**Dataset excerpt**.
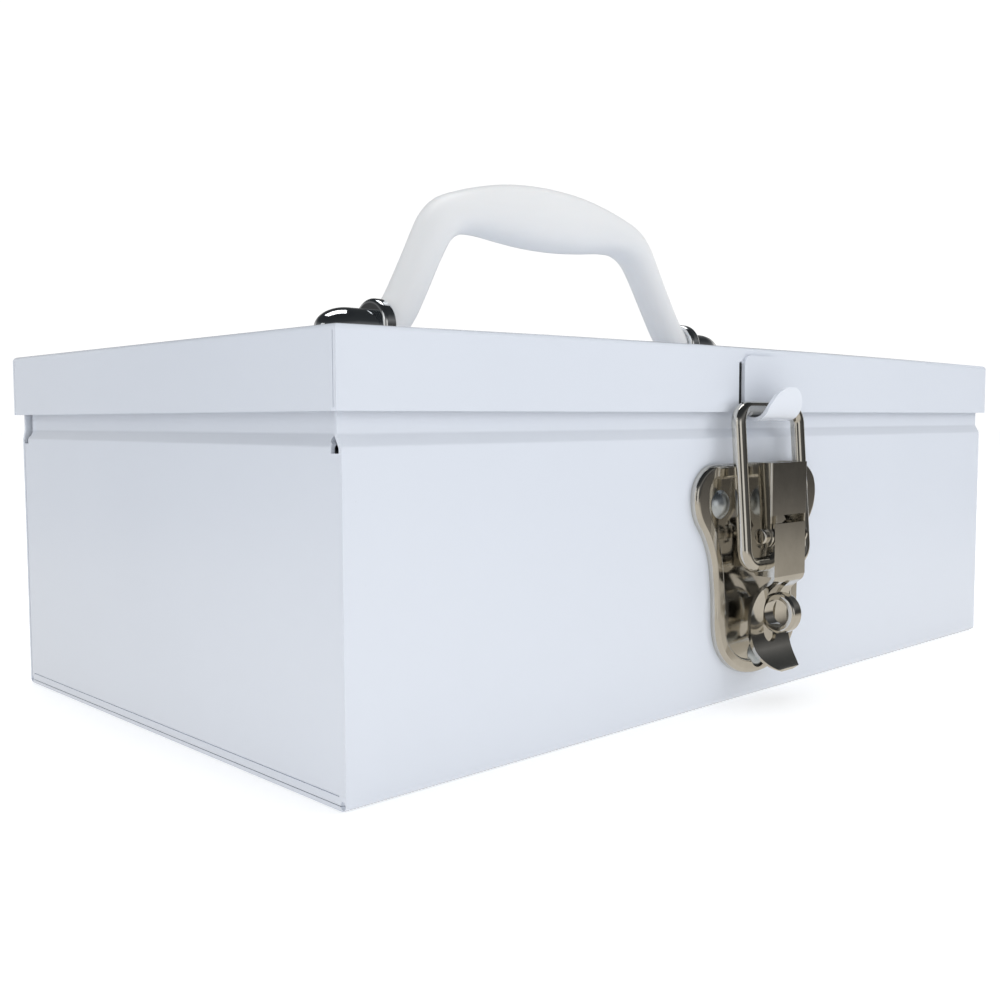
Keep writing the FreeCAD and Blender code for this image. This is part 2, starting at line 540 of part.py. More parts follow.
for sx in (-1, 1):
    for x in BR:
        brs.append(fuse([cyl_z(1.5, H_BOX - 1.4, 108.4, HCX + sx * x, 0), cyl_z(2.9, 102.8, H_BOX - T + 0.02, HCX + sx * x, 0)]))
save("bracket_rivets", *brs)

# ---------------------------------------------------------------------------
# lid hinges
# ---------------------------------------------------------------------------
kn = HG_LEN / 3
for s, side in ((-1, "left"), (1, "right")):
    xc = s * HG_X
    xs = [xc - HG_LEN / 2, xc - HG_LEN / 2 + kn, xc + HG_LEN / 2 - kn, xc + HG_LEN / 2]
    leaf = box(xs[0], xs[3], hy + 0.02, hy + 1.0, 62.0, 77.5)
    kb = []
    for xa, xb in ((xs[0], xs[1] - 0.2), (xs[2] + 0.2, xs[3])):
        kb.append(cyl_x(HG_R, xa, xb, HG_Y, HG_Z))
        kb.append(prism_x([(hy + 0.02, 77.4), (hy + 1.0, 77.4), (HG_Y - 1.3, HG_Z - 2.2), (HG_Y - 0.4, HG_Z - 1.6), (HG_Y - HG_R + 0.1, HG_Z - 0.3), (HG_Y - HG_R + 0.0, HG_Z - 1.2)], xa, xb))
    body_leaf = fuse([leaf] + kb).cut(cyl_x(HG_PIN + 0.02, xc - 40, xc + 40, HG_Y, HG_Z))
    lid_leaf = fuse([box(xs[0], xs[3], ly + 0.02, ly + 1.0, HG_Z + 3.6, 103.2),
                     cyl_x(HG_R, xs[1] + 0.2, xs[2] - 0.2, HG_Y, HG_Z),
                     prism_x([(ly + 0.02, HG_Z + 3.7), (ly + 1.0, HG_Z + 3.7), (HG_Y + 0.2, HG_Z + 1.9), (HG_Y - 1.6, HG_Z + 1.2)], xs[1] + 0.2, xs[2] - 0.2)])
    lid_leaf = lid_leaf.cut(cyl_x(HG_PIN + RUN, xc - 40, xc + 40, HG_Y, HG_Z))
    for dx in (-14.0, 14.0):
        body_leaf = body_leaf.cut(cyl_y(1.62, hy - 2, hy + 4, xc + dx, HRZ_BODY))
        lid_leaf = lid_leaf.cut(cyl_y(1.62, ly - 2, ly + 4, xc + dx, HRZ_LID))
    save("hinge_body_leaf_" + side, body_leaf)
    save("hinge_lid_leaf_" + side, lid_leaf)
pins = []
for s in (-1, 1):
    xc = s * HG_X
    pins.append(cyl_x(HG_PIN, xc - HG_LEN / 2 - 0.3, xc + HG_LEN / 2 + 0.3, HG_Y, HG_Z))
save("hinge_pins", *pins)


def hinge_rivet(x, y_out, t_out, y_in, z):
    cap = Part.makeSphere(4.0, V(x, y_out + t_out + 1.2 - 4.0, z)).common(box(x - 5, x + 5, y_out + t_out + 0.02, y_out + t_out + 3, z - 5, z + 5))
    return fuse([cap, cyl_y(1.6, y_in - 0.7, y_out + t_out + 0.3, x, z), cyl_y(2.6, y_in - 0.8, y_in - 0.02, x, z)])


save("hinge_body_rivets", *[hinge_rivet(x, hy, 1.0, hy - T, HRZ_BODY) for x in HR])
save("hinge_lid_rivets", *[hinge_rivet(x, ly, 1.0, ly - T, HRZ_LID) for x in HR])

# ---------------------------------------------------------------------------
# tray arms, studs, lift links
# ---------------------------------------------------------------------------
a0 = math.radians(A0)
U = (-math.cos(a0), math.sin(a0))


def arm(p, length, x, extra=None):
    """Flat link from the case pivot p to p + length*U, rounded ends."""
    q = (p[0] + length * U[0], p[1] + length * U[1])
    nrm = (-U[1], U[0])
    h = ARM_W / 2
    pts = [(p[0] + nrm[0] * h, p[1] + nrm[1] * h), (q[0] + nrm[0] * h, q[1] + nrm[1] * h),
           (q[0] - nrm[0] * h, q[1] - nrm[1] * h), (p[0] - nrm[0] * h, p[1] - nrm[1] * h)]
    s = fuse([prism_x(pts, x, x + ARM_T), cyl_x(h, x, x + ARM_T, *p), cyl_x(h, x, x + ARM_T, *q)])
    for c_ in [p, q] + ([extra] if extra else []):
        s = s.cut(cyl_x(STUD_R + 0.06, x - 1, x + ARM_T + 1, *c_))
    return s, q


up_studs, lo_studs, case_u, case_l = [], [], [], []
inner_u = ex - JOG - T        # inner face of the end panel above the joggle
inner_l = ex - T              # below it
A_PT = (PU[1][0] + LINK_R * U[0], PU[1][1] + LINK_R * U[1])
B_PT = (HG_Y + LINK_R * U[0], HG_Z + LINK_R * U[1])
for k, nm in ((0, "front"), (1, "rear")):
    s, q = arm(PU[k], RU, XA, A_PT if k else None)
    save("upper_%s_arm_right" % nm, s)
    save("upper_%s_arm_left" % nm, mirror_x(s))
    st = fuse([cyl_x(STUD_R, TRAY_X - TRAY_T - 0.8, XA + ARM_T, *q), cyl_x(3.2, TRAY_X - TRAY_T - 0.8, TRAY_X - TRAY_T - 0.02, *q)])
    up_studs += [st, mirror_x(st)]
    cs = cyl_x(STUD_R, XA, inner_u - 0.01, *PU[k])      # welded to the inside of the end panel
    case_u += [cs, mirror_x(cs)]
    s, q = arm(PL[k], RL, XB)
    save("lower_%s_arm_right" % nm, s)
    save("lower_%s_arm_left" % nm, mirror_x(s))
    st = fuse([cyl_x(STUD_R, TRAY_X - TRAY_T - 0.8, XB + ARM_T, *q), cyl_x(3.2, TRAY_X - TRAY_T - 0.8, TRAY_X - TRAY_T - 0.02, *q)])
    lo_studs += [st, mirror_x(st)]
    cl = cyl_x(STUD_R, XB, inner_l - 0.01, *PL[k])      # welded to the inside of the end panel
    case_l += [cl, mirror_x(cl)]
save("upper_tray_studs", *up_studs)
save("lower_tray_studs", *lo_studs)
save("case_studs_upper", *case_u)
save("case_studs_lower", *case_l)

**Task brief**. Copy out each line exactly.

**Reply**.
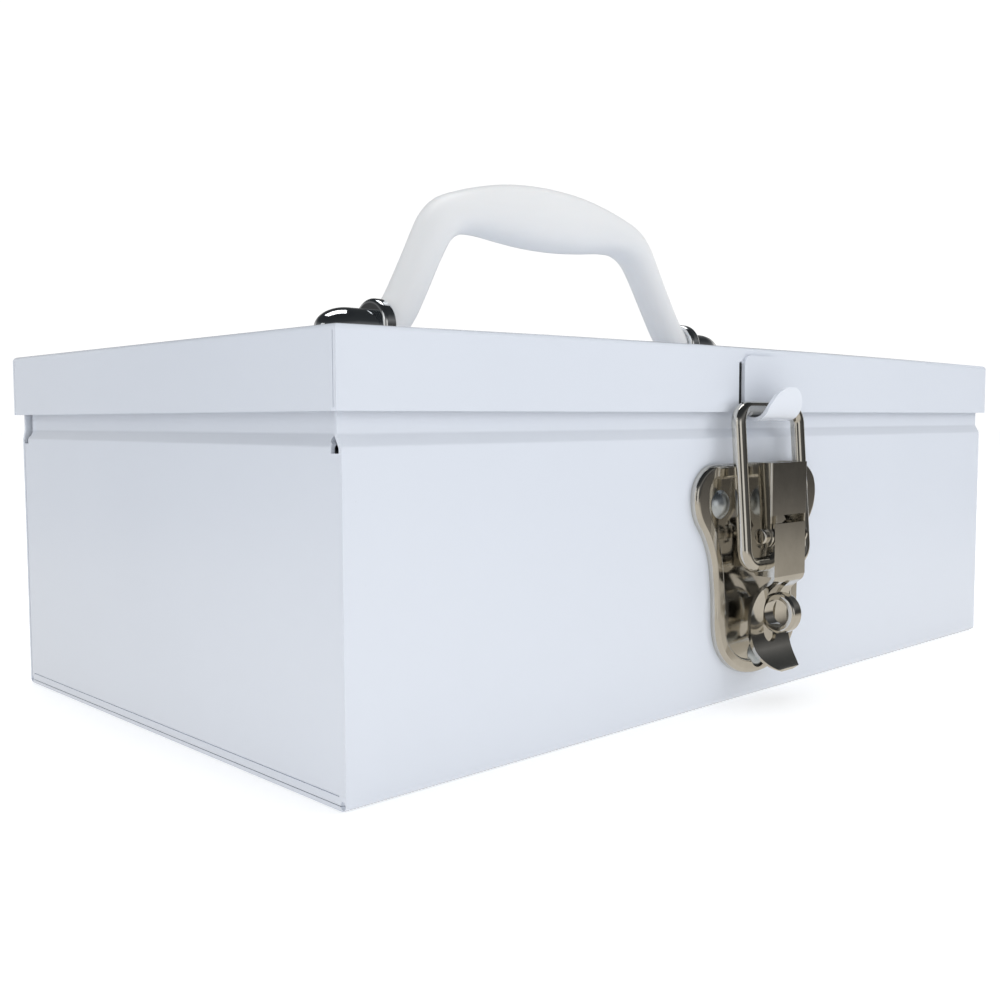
Keep writing the FreeCAD and Blender code for this image. This is part 2, starting at line 540 of part.py. More parts follow.
for sx in (-1, 1):
    for x in BR:
        brs.append(fuse([cyl_z(1.5, H_BOX - 1.4, 108.4, HCX + sx * x, 0), cyl_z(2.9, 102.8, H_BOX - T + 0.02, HCX + sx * x, 0)]))
save("bracket_rivets", *brs)

# ---------------------------------------------------------------------------
# lid hinges
# ---------------------------------------------------------------------------
kn = HG_LEN / 3
for s, side in ((-1, "left"), (1, "right")):
    xc = s * HG_X
    xs = [xc - HG_LEN / 2, xc - HG_LEN / 2 + kn, xc + HG_LEN / 2 - kn, xc + HG_LEN / 2]
    leaf = box(xs[0], xs[3], hy + 0.02, hy + 1.0, 62.0, 77.5)
    kb = []
    for xa, xb in ((xs[0], xs[1] - 0.2), (xs[2] + 0.2, xs[3])):
        kb.append(cyl_x(HG_R, xa, xb, HG_Y, HG_Z))
        kb.append(prism_x([(hy + 0.02, 77.4), (hy + 1.0, 77.4), (HG_Y - 1.3, HG_Z - 2.2), (HG_Y - 0.4, HG_Z - 1.6), (HG_Y - HG_R + 0.1, HG_Z - 0.3), (HG_Y - HG_R + 0.0, HG_Z - 1.2)], xa, xb))
    body_leaf = fuse([leaf] + kb).cut(cyl_x(HG_PIN + 0.02, xc - 40, xc + 40, HG_Y, HG_Z))
    lid_leaf = fuse([box(xs[0], xs[3], ly + 0.02, ly + 1.0, HG_Z + 3.6, 103.2),
                     cyl_x(HG_R, xs[1] + 0.2, xs[2] - 0.2, HG_Y, HG_Z),
                     prism_x([(ly + 0.02, HG_Z + 3.7), (ly + 1.0, HG_Z + 3.7), (HG_Y + 0.2, HG_Z + 1.9), (HG_Y - 1.6, HG_Z + 1.2)], xs[1] + 0.2, xs[2] - 0.2)])
    lid_leaf = lid_leaf.cut(cyl_x(HG_PIN + RUN, xc - 40, xc + 40, HG_Y, HG_Z))
    for dx in (-14.0, 14.0):
        body_leaf = body_leaf.cut(cyl_y(1.62, hy - 2, hy + 4, xc + dx, HRZ_BODY))
        lid_leaf = lid_leaf.cut(cyl_y(1.62, ly - 2, ly + 4, xc + dx, HRZ_LID))
    save("hinge_body_leaf_" + side, body_leaf)
    save("hinge_lid_leaf_" + side, lid_leaf)
pins = []
for s in (-1, 1):
    xc = s * HG_X
    pins.append(cyl_x(HG_PIN, xc - HG_LEN / 2 - 0.3, xc + HG_LEN / 2 + 0.3, HG_Y, HG_Z))
save("hinge_pins", *pins)


def hinge_rivet(x, y_out, t_out, y_in, z):
    cap = Part.makeSphere(4.0, V(x, y_out + t_out + 1.2 - 4.0, z)).common(box(x - 5, x + 5, y_out + t_out + 0.02, y_out + t_out + 3, z - 5, z + 5))
    return fuse([cap, cyl_y(1.6, y_in - 0.7, y_out + t_out + 0.3, x, z), cyl_y(2.6, y_in - 0.8, y_in - 0.02, x, z)])


save("hinge_body_rivets", *[hinge_rivet(x, hy, 1.0, hy - T, HRZ_BODY) for x in HR])
save("hinge_lid_rivets", *[hinge_rivet(x, ly, 1.0, ly - T, HRZ_LID) for x in HR])

# ---------------------------------------------------------------------------
# tray arms, studs, lift links
# ---------------------------------------------------------------------------
a0 = math.radians(A0)
U = (-math.cos(a0), math.sin(a0))


def arm(p, length, x, extra=None):
    """Flat link from the case pivot p to p + length*U, rounded ends."""
    q = (p[0] + length * U[0], p[1] + length * U[1])
    nrm = (-U[1], U[0])
    h = ARM_W / 2
    pts = [(p[0] + nrm[0] * h, p[1] + nrm[1] * h), (q[0] + nrm[0] * h, q[1] + nrm[1] * h),
           (q[0] - nrm[0] * h, q[1] - nrm[1] * h), (p[0] - nrm[0] * h, p[1] - nrm[1] * h)]
    s = fuse([prism_x(pts, x, x + ARM_T), cyl_x(h, x, x + ARM_T, *p), cyl_x(h, x, x + ARM_T, *q)])
    for c_ in [p, q] + ([extra] if extra else []):
        s = s.cut(cyl_x(STUD_R + 0.06, x - 1, x + ARM_T + 1, *c_))
    return s, q


up_studs, lo_studs, case_u, case_l = [], [], [], []
inner_u = ex - JOG - T        # inner face of the end panel above the joggle
inner_l = ex - T              # below it
A_PT = (PU[1][0] + LINK_R * U[0], PU[1][1] + LINK_R * U[1])
B_PT = (HG_Y + LINK_R * U[0], HG_Z + LINK_R * U[1])
for k, nm in ((0, "front"), (1, "rear")):
    s, q = arm(PU[k], RU, XA, A_PT if k else None)
    save("upper_%s_arm_right" % nm, s)
    save("upper_%s_arm_left" % nm, mirror_x(s))
    st = fuse([cyl_x(STUD_R, TRAY_X - TRAY_T - 0.8, XA + ARM_T, *q), cyl_x(3.2, TRAY_X - TRAY_T - 0.8, TRAY_X - TRAY_T - 0.02, *q)])
    up_studs += [st, mirror_x(st)]
    cs = cyl_x(STUD_R, XA, inner_u - 0.01, *PU[k])      # welded to the inside of the end panel
    case_u += [cs, mirror_x(cs)]
    s, q = arm(PL[k], RL, XB)
    save("lower_%s_arm_right" % nm, s)
    save("lower_%s_arm_left" % nm, mirror_x(s))
    st = fuse([cyl_x(STUD_R, TRAY_X - TRAY_T - 0.8, XB + ARM_T, *q), cyl_x(3.2, TRAY_X - TRAY_T - 0.8, TRAY_X - TRAY_T - 0.02, *q)])
    lo_studs += [st, mirror_x(st)]
    cl = cyl_x(STUD_R, XB, inner_l - 0.01, *PL[k])      # welded to the inside of the end panel
    case_l += [cl, mirror_x(cl)]
save("upper_tray_studs", *up_studs)
save("lower_tray_studs", *lo_studs)
save("case_studs_upper", *case_u)
save("case_studs_lower", *case_l)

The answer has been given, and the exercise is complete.